After Whit-Sunday, 1871, there can be neither peace nor truce possible between the working men of France and the appropriators of their produce. The iron hand of a mercenary soldiery may keep for a time both classes tied down in common oppression. But the battle must break out again and again in ever-growing dimensions, and there can be no doubt as to who will be the victor in the end – the appropriating few, or the immense working majority. And the French working class is only the advanced guard of the modern proletariat.
While the European governments thus testify, before Paris, to the international character of class rule, they cry down the International Working Men’s Association – the international counter-organization of labor against the cosmopolitan conspiracy of capital – as the head fountain of all these disasters. Thiers denounced it as the despot of labor, pretending to be its liberator. Picard ordered that all communications between the French Internationals and those abroad be cut off; Count Jaubert, Thiers’ mummified accomplice of 1835, declares it the great problem of all civilized governments to weed it out. The Rurals roar against it, and the whole European press joins the chorus. An honorable French writer [Robinet], completely foreign to our Association, speaks as follows:
“The members of the Central Committee of the National Guard, as well as the greater part of the members of the Commune, are the most active, intelligent, and energetic minds of the International Working Men’s Association... men who are thoroughly honest, sincere, intelligent, devoted, pure, and fanatical in the good sense of the word.”

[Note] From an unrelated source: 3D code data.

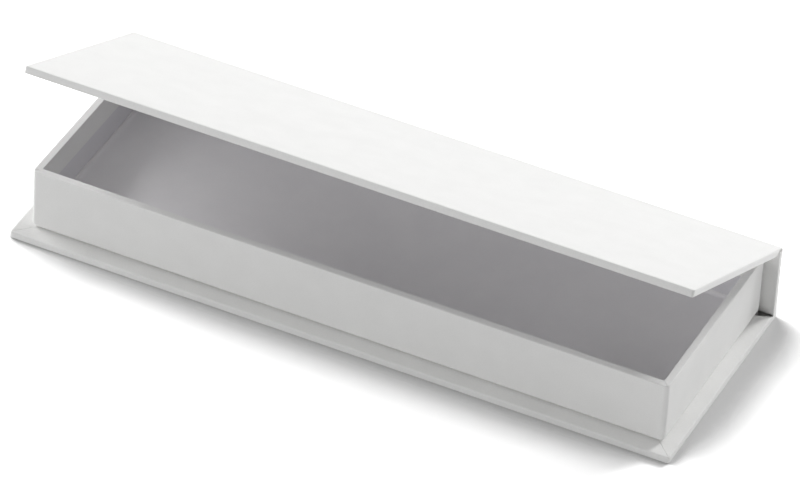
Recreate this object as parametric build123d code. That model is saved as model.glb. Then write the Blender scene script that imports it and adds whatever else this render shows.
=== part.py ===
from build123d import *
import math
import os

# Hinged cardboard pencil box, built like a book: three greyboard panels in one folded paper cover,
# with a paper-covered tray glued on the base panel and against the spine.
# Millimetres. X runs along the box, the front is -Y, +Z is up, and the origin is under the middle
# of the base, on the surface that the box stands on.

# Size of the closed box over the paper
length = 220.0
depth = 80.0
closed_height = 26.6

# How far the lid stands open, and how close it comes to the tray's rim when shut
lid_angle = 25.0
shut_gap = 0.3

# Sheet materials
case_board = 2.0
tray_board = 2.0
cover_paper = 0.2
lining_paper = 0.2
corner_tape = 0.1

# Place of the tray on the base panel
front_overhang = 5.4
side_overhang = 4.4

# Open space between a panel's rear edge and the spine, where the paper can fold, and how far the
# paper flaps at its ends dip into it
hinge_gap = 2.8
flap_dip = 0.8

# Clear height under the spine board, where the cover paper alone turns the corner to the base
spine_lift = 2.0

# Widths of the folded-in paper margins, and how far the case's lining stays back from the lid's
# front edge and from the panels' ends
case_turn_in = 15.0
tray_turn_in = 9.0
tray_turn_under = 12.0
lining_inset = 2.5
lining_end_inset = 5.0
lining_turn_up = 1.6
mitre_seam = 0.1
rim_seam = 0.12

# Roundings of the covered edges, measured on the paper
case_edge_radius = 0.4
case_corner_radius = 0.8
tray_corner_radius = 1.5
tray_foot_radius = 1.6
tray_rim_radius = 0.35
lining_bend_radius = 1.2

# Corner tape: length of each leg, and how far it stays below the rim and above the foot
tape_leg = 12.0
tape_margin = 2.5

# Paper fold at the lid: how far it reaches each side of the crease, and its outer rounding
fold_reach = 1.6
fold_radius = 0.7

# Places that follow from the sizes above
half_length = length / 2
half_depth = depth / 2
panel = case_board + 2 * cover_paper
panel_rear = half_depth - panel - lining_paper - hinge_gap
spine_inner = half_depth - panel
spine_head = closed_height - cover_paper - lining_paper
lined_spine = spine_inner - lining_paper
rim = closed_height - panel - lining_paper - shut_gap
tray_half_length = half_length - side_overhang
tray_front = front_overhang - half_depth
tray_back = lined_spine
core_half_length = tray_half_length - cover_paper
core_front = tray_front + cover_paper
core_back = tray_back - cover_paper
well_half_length = core_half_length - tray_board
well_front = core_front + tray_board
well_back = core_back - tray_board
floor_bottom = panel + cover_paper
floor_top = floor_bottom + tray_board


def block(x0, x1, y0, y1, z0, z1):
    """Plain block between two corners."""
    middle = Pos((x0 + x1) / 2, (y0 + y1) / 2, (z0 + z1) / 2)
    return middle * Box(x1 - x0, y1 - y0, z1 - z0)


def rounded_block(limits, upright=0, bottom=0, top=0):
    """Block with its upright edges rounded first, then the edges round its bottom and its top."""
    solid = block(*limits)
    if upright:
        solid = fillet(solid.edges().filter_by(Axis.Z), upright)
    if bottom:
        solid = fillet(solid.faces().sort_by(Axis.Z)[0].edges(), bottom)
    if top:
        solid = fillet(solid.faces().sort_by(Axis.Z)[-1].edges(), top)
    return solid


def prism(outline, low, high):
    """Upright prism over an outline in the XY plane."""
    face = make_face(Polyline(*outline, close=True))
    return extrude(Pos(0, 0, low) * face, high - low)


def frame_between(half_x, front, back, wall, z0, z1):
    """Four thin walls that line the inside of a rectangular well."""
    outside = block(-half_x, half_x, front, back, z0, z1)
    return outside - block(wall - half_x, half_x - wall, front + wall, back - wall, z0, z1)


def to_lid(solid):
    """Turns a piece of the base panel over, so that it lies as the shut lid's."""
    return mirror(solid, about=Plane.XY.offset(closed_height / 2))


def opened(solid):
    """Swings a piece from the shut lid up to the lid's resting angle."""
    crease = Axis((0, half_depth, closed_height), (-1, 0, 0))
    return solid.rotate(crease, lid_angle)


def panel_body(rear=panel_rear):
    """Covered panel with rounded front and side edges, cut square at the rear."""
    past_rear = half_depth + 2 * case_turn_in
    solid = rounded_block((-half_length, half_length, -half_depth, past_rear, 0, panel),
                          case_corner_radius, case_edge_radius, case_edge_radius)
    return solid & block(-length, length, -depth, rear, 0, panel)


def panel_board(rear=panel_rear):
    """Greyboard of the base or the lid, cut square, with its front corners eased."""
    half = half_length - cover_paper
    solid = block(-half, half, cover_paper - half_depth, rear, cover_paper, panel - cover_paper)
    corners = solid.edges().filter_by(Axis.Z).sort_by(Axis.Y)[:2]
    return fillet(corners, case_corner_radius - cover_paper)


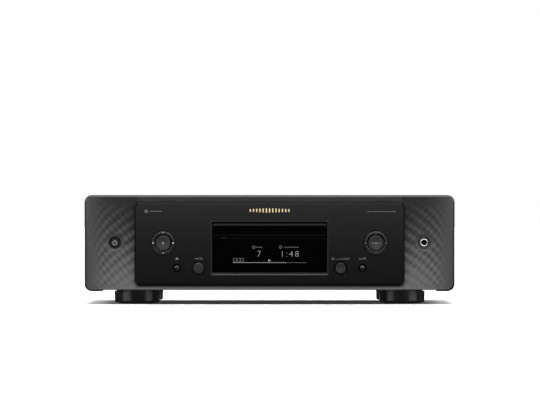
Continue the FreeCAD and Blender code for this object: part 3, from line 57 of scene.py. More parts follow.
# Numbers of the two colours among a mixing node's inputs, and of the mixed one among its outputs
FIRST_COLOUR = 6
SECOND_COLOUR = 7
MIXED_COLOUR = 2

Point = tuple[float, float, float]
Socket = bpy.types.NodeSocket
Shader = bpy.types.ShaderNode
Tree = bpy.types.ShaderNodeTree
Object = bpy.types.Object


# Names and small helpers


class Side(Enum):
    """Side of the player, seen from the front, with its sign along X."""

    LEFT = -1
    RIGHT = 1


class Pointing(Enum):
    """Way a triangle points, seen from the front, as its turn in degrees from pointing right."""

    RIGHT = 0
    UP = 90
    LEFT = 180
    DOWN = 270


class Reach(Enum):
    """What a list of pieces means to a light."""

    SPARED = "EXCLUDE"
    ONLY = "INCLUDE"


def linear(code: str) -> tuple[float, float, float, float]:
    """Turn an sRGB hex value into linear colour.

    Args:
        code: six hex digits after a hash sign.

    Returns:
        Red, green, blue and full alpha.
    """
    parts = [int(code[i : i + 2], 16) / 255 for i in (1, 3, 5)]
    red, green, blue = (c / 12.92 if c <= 0.04045 else ((c + 0.055) / 1.055) ** 2.4 for c in parts)
    return red, green, blue, 1.0


def add_node(
    tree: Tree, kind: str, settings: dict | None = None, links: dict | None = None
) -> Shader:
    """Add one node to a material.

    Args:
        tree: the material's nodes.
        kind: the node's type name.
        settings: values by attribute name, or by the name or number of an input. The name stops is
            for a colour ramp: the place and the sRGB hex colour of both its ends.
        links: sockets to join, by the name or number of an input.

    Returns:
        The new node.
    """
    node = tree.nodes.new(kind)
    for name, value in (settings or {}).items():
        if name == "stops":
            for end, (place, code) in zip(node.color_ramp.elements, value):
                end.position = place
                end.color = linear(code)
        elif isinstance(name, int) or name in node.inputs:
            node.inputs[name].default_value = value
        else:
            setattr(node, name, value)
    for name, socket in (links or {}).items():
        tree.links.new(socket, node.inputs[name])
    return node


def clamped(value: float) -> float:
    """Keep a value between 0 and 1."""
    return min(1.0, max(0.0, value))


def ripple(phase: float) -> float:
    """Height of a row of soft ridges: 1 at each whole phase, and 0 halfway between two."""
    return (1 + math.cos(2 * math.pi * phase)) / 2


def start_with(operator: Callable, **settings: object) -> Object:
    """Add a primitive with nothing else selected.

    Args:
        operator: the operator that adds it.
        settings: the operator's settings.

    Returns:
        The new object.
    """
    bpy.ops.object.select_all(action="DESELECT")
    operator(**settings)
    return bpy.context.object


def only(piece: Object) -> None:
    """Make one object the selected and active one.

    Args:
        piece: the object.
    """
    bpy.ops.object.select_all(action="DESELECT")
    piece.select_set(True)
    bpy.context.view_layer.objects.active = piece


def settle(piece: Object) -> Object:
    """Put a piece's place, turn and size into its mesh.

    Args:
        piece: the object, with any place, turn and size.

    Returns:
        The same object, at the origin.
    """
    only(piece)
    bpy.ops.object.transform_apply(location=True, rotation=True, scale=True)
    return piece


def edit_all(piece: Object) -> None:
    """Go into edit mode with the whole of a piece's mesh selected.

    Args:
        piece: the object.
    """
    only(piece)
    bpy.ops.object.mode_set(mode="EDIT")
    bpy.ops.mesh.select_all(action="SELECT")


def leave_edit() -> None:
    """Go back to object mode."""
    bpy.ops.object.mode_set(mode="OBJECT")


def outward(piece: Object) -> Object:
    """Merge doubles and turn every face outwards.

    Args:
        piece: the object, with a closed mesh.

    Returns:
        The same object.
    """
    edit_all(piece)
    bpy.ops.mesh.remove_doubles(threshold=DOUBLE)
    bpy.ops.mesh.normals_make_consistent(inside=False)
    leave_edit()
    return piece


def joined(pieces: list[Object], name: str) -> Object:
    """Join objects into one piece.

    Args:
        pieces: the objects.
        name: the name of the joined piece.

    Returns:
        The joined piece.
    """
    first = pieces[0]
    only(first)
    for piece in pieces[1:]:
        piece.select_set(True)
    if len(pieces) > 1:
        bpy.ops.object.join()
    first.name = first.data.name = name
    return first


# Finishes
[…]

The police-tinged bourgeois mind naturally figures to itself the International Working Men’s Association as acting in the manner of a secret conspiracy, its central body ordering, from time to time, explosions in different countries. Our Association is, in fact, nothing but the international bond between the most advanced working men in the various countries of the civilized world. Wherever, in whatever shape, and under whatever conditions the class struggle obtains any consistency, it is but natural that members of our Association, should stand in the foreground. The soil out of which it grows is modern society itself. It cannot be stamped out by any amount of carnage. To stamp it out, the governments would have to stamp out the despotism of capital over labor – the condition of their own parasitical existence.
Working men’s Paris, with its Commune, will be forever celebrated as the glorious harbinger of a new society. Its martyrs are enshrined in the great heart of the working class. Its exterminators history has already nailed to that eternal pillory from which all the prayers of their priest will not avail to redeem them.